Kuala Lumpur, 16 April 2020 – Local carmaker Proton Holdings Bhd has repurposed the production lines at its Shah Alam plant to make face shields for medical frontliners, reinforcing its commitment to help fight the spread of the COVID-19 virus in Malaysia.
Proton said up to 3,000 units can be produced in a single day and the carmaker is expected to take approximately 20 days to produce the 60,000 units it has committed to deliver.
“The first batch of 8,000 units will be shipped out on April 16 to hospitals in Kelantan followed by other east coast states due to the logistics involved,” it said in a statement today.
It said the production process began with designing and testing prototypes and getting feedback from end users to ensure the final product met their needs.

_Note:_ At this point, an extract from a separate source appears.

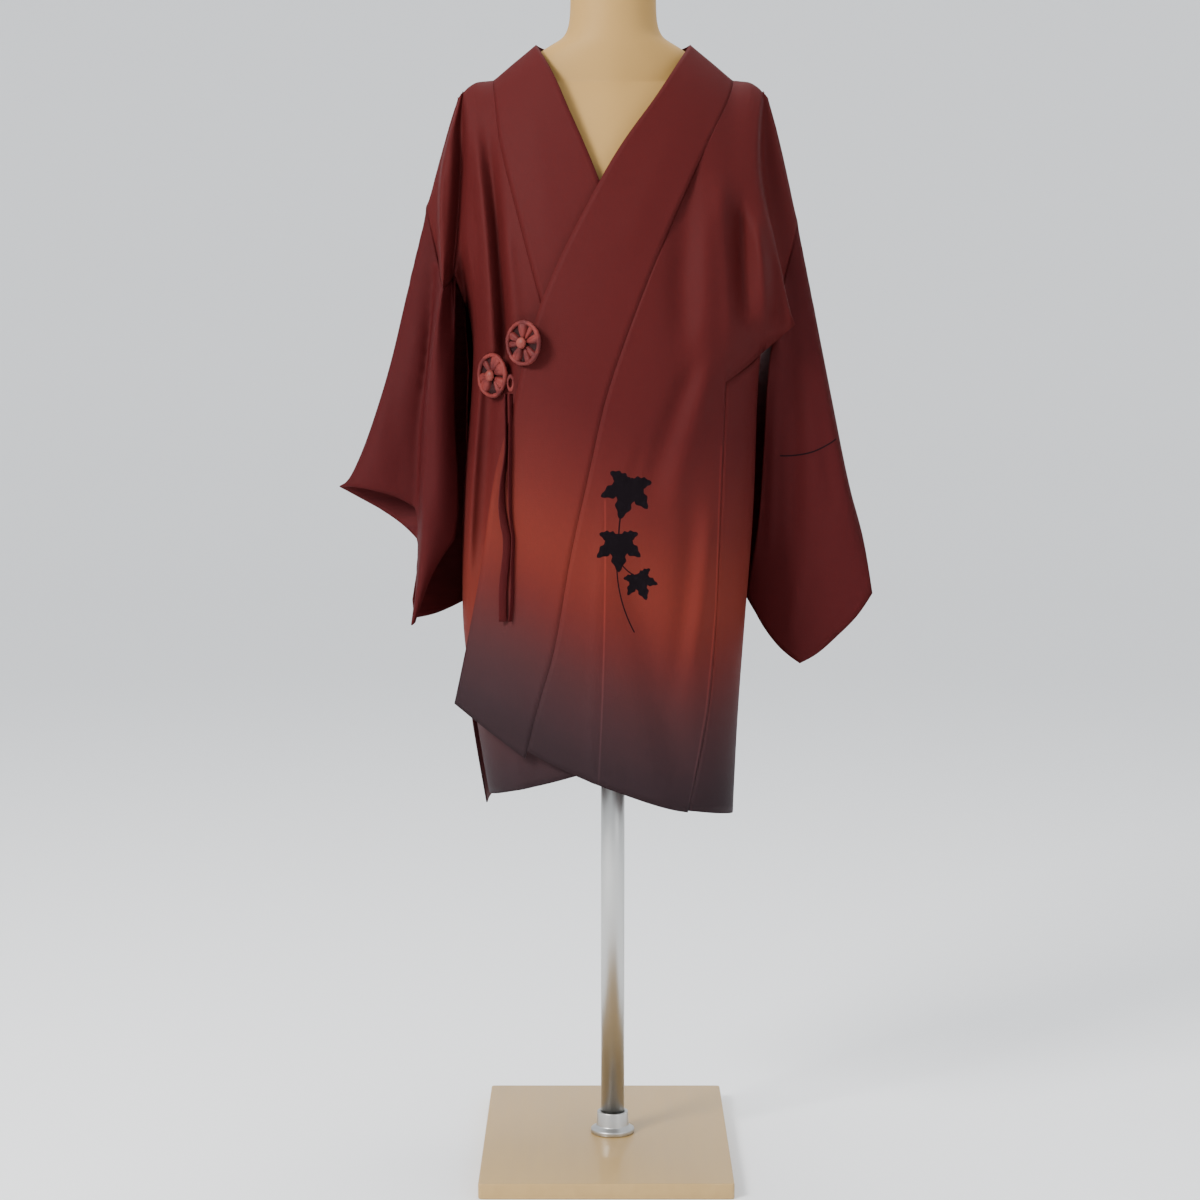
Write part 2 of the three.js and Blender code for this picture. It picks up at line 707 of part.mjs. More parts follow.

“The original design for the face shield was contributed by Universiti Teknologi MARA (UITM),” it said.
It said the designers at Proton Design then developed the frame based on feedback from end users and also added the slogan ‘STAY STRONG! We will get through this!’.
At the same time, it said the project team had to plan for a production line that was both safe and efficient to meet COVID-19 health protocols.
“Fifty people, picked from a pool of volunteers, work on an assembly line to measure and cut the various components required before assembling the final product,” it said.
Proton said it also received contributions from its vendor community who are eager to get involved including Pos Logistics Sdn Bhd, who contributed over 2,000 large carton boxes used to pack the face shields and make it easier to transport them.
It said another vendor, HICOM-Teck See Manufacturing Malaysia Sdn Bhd, contributed 1,500 kg of polypropylene that was used to produce the frames of the face shields.
Deputy chief executive officer Datuk Radzaif Mohamed said Proton had reached out to its vendor community to get them involved and the response has been heart-warming.
“Malaysia’s automotive sector has the capability and desire to contribute to the nation’s fight against the COVID-19 pandemic, and hopefully we can do more in the coming weeks and months to help break the chain of infection,” he added.